MeatVsSoyWhat’s your Food Print?

As I discuss in “Feed Your Vegetarian Teen“, one good argument for eating less meat is land use.  The Earth has a finite amount of arable land to grow crops.  Right now livestock consume a significant portion of those crops.  That’s a very inefficient way to produce protein-rich food for human consumption.  With global population exploding, we don’t have enough land available to feed everyone a lot of meat.

A new report examines land use needs in the US for 10 different types of diets, from the typical meat-heavy American diet to a vegan diet.  Two key findings are:

  1. To sustain the average American diet, 80% of available cropland must be used to grow animal feed crops.  This diet requires 8 X more land per person than a vegan diet.
  2. A lacto-vegetarian diet (with dairy products) fed the most people for the available land.

The researchers compared the 10 diet types based on a daily intake of 2150 calories.  Fat varied from a low of 66 grams for the vegan diet to a high of 120 grams for the average American diet.  Protein ranged from 74 grams for the vegan diet to 92 grams for our current diet.  Keep in mind, 74 grams of vegan plant-based protein should be adequate for daily needs, even considering that plant proteins are lower quality than animal proteins.  The vegan protein foods included tofu, soy milk, dried legumes, nuts while the typical American diet was all about meat, with some milk and eggs.

Land Use

So how much land would be used?  The land use requirement to produce each diet ranged from a high of 1.08 hectares per person per year for the average American diet to 0.13 for a vegan diet.  So why wasn’t a purely vegan diet deemed the best use of crop land for feeding people?  It has to do with what the researchers call “carrying capacity” of the land.  As I understand the definition, it refers to the number of people who can be fed from the land available to grow the necessary crops for each diet.  The lacto-vegetarian diet came out best, with the capacity to feed 261% of the 2010 population of the US.  Interestingly, the vegan diet trailed slightly behind even the lacto-ovo-vegetarian diet and the two low-meat diets.
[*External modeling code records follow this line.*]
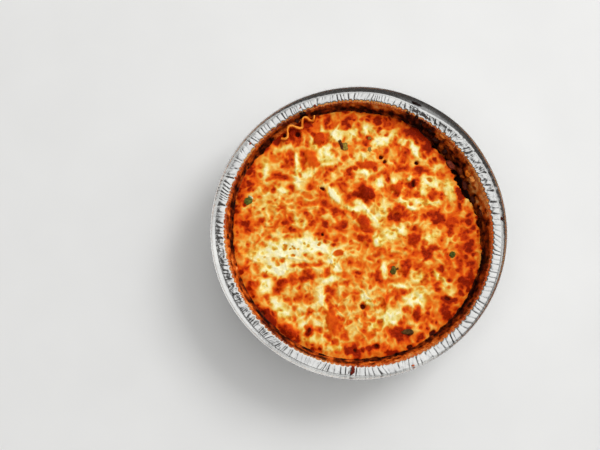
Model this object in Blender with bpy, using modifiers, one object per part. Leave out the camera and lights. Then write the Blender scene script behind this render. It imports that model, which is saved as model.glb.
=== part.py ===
"""Baked lasagna in its round foil pan. Metres, +Z up, pan axis on Z, base on Z = 0."""

import math
import random

import bmesh
import bpy
from mathutils import Matrix, Vector

# Foil pan. Its profile is the outer face of the foil.
FOIL = 0.00035
LIP_RADIUS = 0.0896
LIP_HEIGHT = 0.0448
FLANGE_OUTER = 0.0868
FLANGE_INNER = 0.0820
FLANGE_HEIGHT = 0.0420
WALL_TOP = (0.0812, 0.0412)
WALL_FOOT = (0.0708, 0.0044)
CORNER_MIDDLE = (0.0693, 0.0013)
FOOT_OUTER = 0.0660
FOOT_INNER = 0.0600
PANEL_RADIUS = 0.0584
PANEL_RISE = 0.0010
PLEATS = 80
PLEAT_DEPTH = 0.0006
FLUTE_DEPTH = 0.0003
OVAL = 0.008
OVAL_ANGLE = math.radians(135)

# The lip is bent out and down around one place.
BEND_ANGLE = math.radians(294)
BEND_SPREAD = math.radians(11)
BEND_OUT = 0.0016
BEND_DOWN = 0.0020

# Lasagna.
GAP = 0.0007
FOOD_FLOOR = PANEL_RISE + FOIL + 0.0003
FOOD_EDGE = 0.0325
FOOD_MOUND = 0.0026
MOUND_REACH = 0.050
SHOULDER_DROP = 0.0010
SHOULDER_REACH = 0.0045
CALM_REACH = 0.005
FOOD_CELLS = 48
BLISTERS = 52
BLISTER_SPACING = 0.0125
BLISTER_RADIUS = (0.0035, 0.0068)
BLISTER_HEIGHT = (0.0006, 0.0016)
SEED = 11

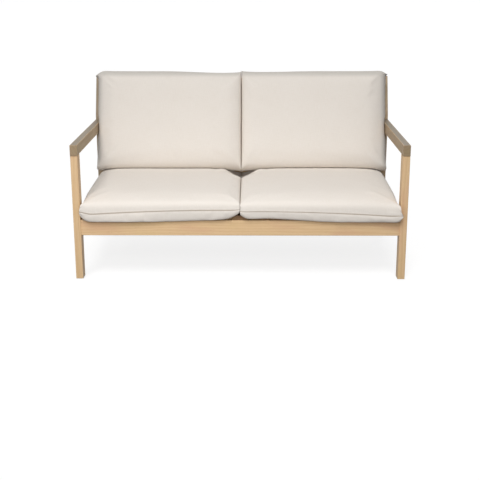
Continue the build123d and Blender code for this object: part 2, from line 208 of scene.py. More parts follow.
def woodMaterial(name, along, seed, box):
    # Rings are distances from a pith outside the board, pushed about by noise that is long
    # with the grain. Fibres and pores are noise stretched along it.
    material, flow = newMaterial(name)
    luck = np.random.default_rng(seed)
    coordinates = flow.make("ShaderNodeTexCoord", {}, {}, "Object")
    shift = [float(v) for v in luck.uniform(-3, 3, 3)]
    place = flow.make("ShaderNodeMapping", {}, {
        "Vector": coordinates, "Rotation": timber["turns"][along], "Location": shift})
    warp = stretchedNoise(flow, place, timber["warpScale"], 3.0, 0.55)
    across, up = axesOf(flow, place)[1:]
    pith = luck.uniform(*timber["pith"], 2) * luck.choice([-1, 1], 2)
    centre = rotated(along, [(a + b) / 2 for a, b in zip(*box)]) + np.array(shift)
    sideways = across - float(centre[1] + pith[0])
    upwards = up - float(centre[2] + pith[1])
    radius = (sideways * sideways + upwards * upwards) ** 0.5 + (warp - 0.5) * (2 * timber["wander"])
    ring = flow.math("FRACT", radius / timber["ringWidth"])
    late = ring.ease(*timber["lateWood"]) * (1 - ring.ease(timber["lateWood"][1], 1.0))
    fibre = stretchedNoise(flow, place, timber["fibreScale"], 3.0, 0.6)
    pore = stretchedNoise(flow, place, timber["poreScale"], 1.0, 0.5).ease(0.66, 0.76)
    blotch = stretchedNoise(flow, place, timber["blotchScale"], 2.0, 0.5)
    pink, honey = blotch.ease(0.5, 0.72), 1 - blotch.ease(0.3, 0.48)
    tone = float(luck.uniform(*timber["toneSpread"]))
    shades = next((v for start, v in timber["tones"].items() if start in name), (1.0, 1.0, 1.0))
    light = linear(*timber["light"])
    grain = late * timber["lateTint"] + (fibre - 0.5) * timber["fibreTint"]
    colour = grain.tint(light, linear(*timber["dark"]))
    colour = (pink * timber["pinkTint"]).tint(colour, linear(*timber["pink"]))
    colour = (honey * timber["honeyTint"]).tint(colour, linear(*timber["honey"]))
    colour = (pore * timber["poreTint"]).tint(colour, linear(*timber["pore"]))
    facing = axesOf(flow, flow.make("ShaderNodeTexCoord", {}, {}, "Normal"))
    ends = flow.math("ABSOLUTE", facing["xyz".index(along)]).ease(0.75, 0.95)
    shade = [timber["endShade"]] * 3 + [1.0]
    colour = ends.tint(colour, shade, "MULTIPLY")
    # the board's tone from the list above, painted shade for the rear posts and seat slats, and a random
    # tone
    colour = flow.make("ShaderNodeMix", {"data_type": "RGBA", "blend_type": "MULTIPLY"},
                       {0: 1.0, 6: colour, 7: [c * tone for c in shades] + [1.0]}, 2)
    # the arms' up-facing tops: partly greying, partly painted shade
    if name.startswith("timber_arm_"):
        colour = facing[2].ease(0.6, 0.95).tint(colour, list(timber["weatheredAndShaded"]) + [1.0], "MULTIPLY")
    edge = arris(flow, coordinates, along, box)
    paler = [c * tone * timber["arrisShade"] for c in light[:3]] + [1.0]
    colour = (edge * timber["arrisTint"]).tint(colour, paler)
    bump = relief(flow, fibre * 0.5 + late * 0.35 - pore * 0.8, *timber["bump"])
    surface(flow, {
        "Base Color": colour, "Normal": bump,
        "Roughness": timber["roughness"] + (fibre - 0.5) * 0.16 + pore * 0.1 + ends * 0.12 - edge * 0.08,
        "Specular IOR Level": 0.35})
    return material


def rotated(along, point):
    # a point of the object as the Mapping node of a board turns it
    turn = Matrix.Rotation(timber["turns"][along][1], 3, "Y")
    turn = Matrix.Rotation(timber["turns"][along][2], 3, "Z") @ turn
    return np.array(turn @ Vector(point))


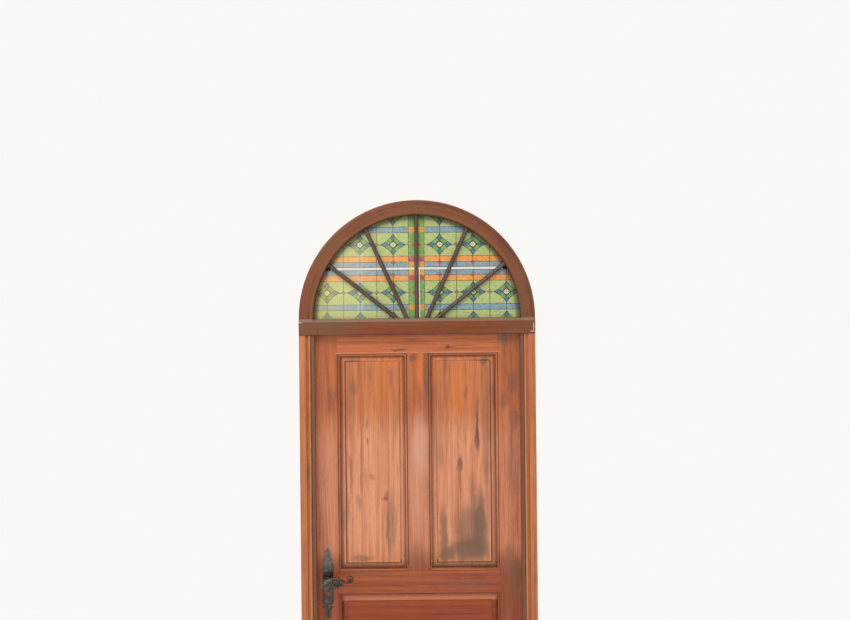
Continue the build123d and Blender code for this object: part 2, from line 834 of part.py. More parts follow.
mullion_tenon_x = (-mullion_tenon_width / 2, mullion_tenon_width / 2)
mullion_mortice_x = (mullion_tenon_x[0] - tenon_fit, mullion_tenon_x[1] + tenon_fit)
mullion_mortice_y = (single_tenon_y[0] - tenon_fit, single_tenon_y[1] + tenon_fit)
mullion_mortice_length = mullion_tenon_length + tenon_fit

with BuildPart() as top_rail:
    block((-stile_in, stile_in), (-leaf_face, leaf_face), (top_rail_low, leaf_top))
    add(upper_left_edges[3])
    add(upper_right_edges[3])
    plough(opening_upper_left, opening_upper_right)
    tenon(-1, single_tenon_y, top_tenon_z)
    tenon(1, single_tenon_y, top_tenon_z)
    mortice_z = (top_rail_low - 1, top_rail_low + mullion_mortice_length)
    block(mullion_mortice_x, mullion_mortice_y, mortice_z, Mode.SUBTRACT)
top_rail.part.label = "top_rail"
export_step(top_rail.part, "parts/top_rail.step")

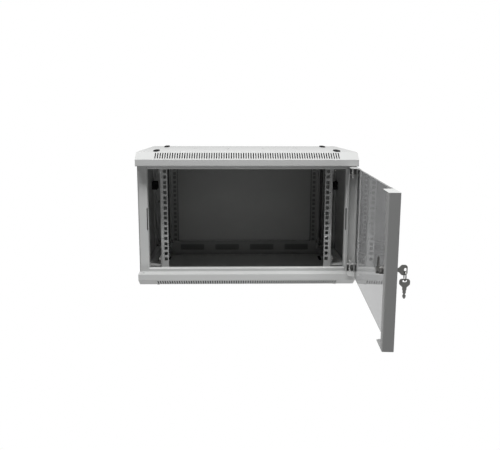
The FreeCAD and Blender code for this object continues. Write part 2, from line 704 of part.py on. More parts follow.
def latch_body():
    """Black latch body on the inside of the left side panel."""
    half = LATCH_BODY_HEIGHT / 2
    points = [(LATCH_END - LATCH_BODY_LENGTH, LATCH_HEIGHT - half), (LATCH_END, LATCH_HEIGHT - half),
              (LATCH_END, LATCH_HEIGHT + half), (LATCH_END - LATCH_BODY_LENGTH, LATCH_HEIGHT + half)]
    wire = rounded_wire(points, [LATCH_CORNER] * 4, lambda d, z: V(-SIDE_INNER, y_of(d), z))
    body = Part.Face(wire).extrude(V(LATCH_BODY_THICK, 0, 0))
    near_inner_face = LATCH_BODY_THICK - SIDE_INNER - LATCH_BEVEL
    rim = [edge for edge in body.Edges if edge.BoundBox.XMin > near_inner_face]
    body = body.makeChamfer(LATCH_BEVEL, rim)
    return body.cut([latch_pocket(), nose_box(SEAT, THROUGH)])


def latch_slide():
    """Spring slide of the left latch, with a finger rib in the window."""
    pocket_end = LATCH_END - LATCH_WALL
    half = LATCH_POCKET_HEIGHT / 2 - SEAT
    floor = -SIDE_INNER + LATCH_BODY_THICK - LATCH_WALL - SEAT
    face = -SIDE_INNER + SEAT
    slide = box((face, floor), (pocket_end - LATCH_SLIDE_LENGTH, pocket_end - SEAT),
                (LATCH_HEIGHT - half, LATCH_HEIGHT + half))
    ribs = []
    for k in range(LATCH_RIB_COUNT):
        depth = pocket_end - LATCH_SLIDE_LENGTH / 2 + (k - (LATCH_RIB_COUNT - 1) / 2) * LATCH_RIB_PITCH
        ribs.append(box((-SIDE_OUTER, face), (depth - LATCH_RIB / 2, depth + LATCH_RIB / 2),
                        (LATCH_HEIGHT - half + LATCH_RIB_INSET, LATCH_HEIGHT + half - LATCH_RIB_INSET)))
    return slide.fuse(ribs + [nose_box(0, LATCH_NOSE_REACH)]).removeSplitter()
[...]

Of course, a theoretical diet used in a study like this might not correspond exactly to the low-meat or vegetarian or vegan diet you choose.  One thing this study did not examine was energy use in agriculture.  Livestock agriculture uses large amounts of energy and water.  Plant-based diets should use less.  But there’s a catch here: 21st Century vegan and vegetarian diets in the US rely increasingly on highly processed fake meat.  So while switching to a vegan diet might seem environmentally virtuous, it might not be if you diet is heavy on soy burgers and fake chicken bits.

I’m starting to feel old fashioned when I advocate for a plant-based diet that actually includes plants in close-to-natural form, before big food corporations figured out ways to make the humble soy bean look and sort-of taste like a chicken nugget.

Take Away Message

Human health is improved by lower meat plant-based diets.  And evidence is mounting that environmental health also benefits.  Our ability to feed the growing global population a healthy diet depends on smart use of cropland, and the diet you choose impacts the sustainability of that system.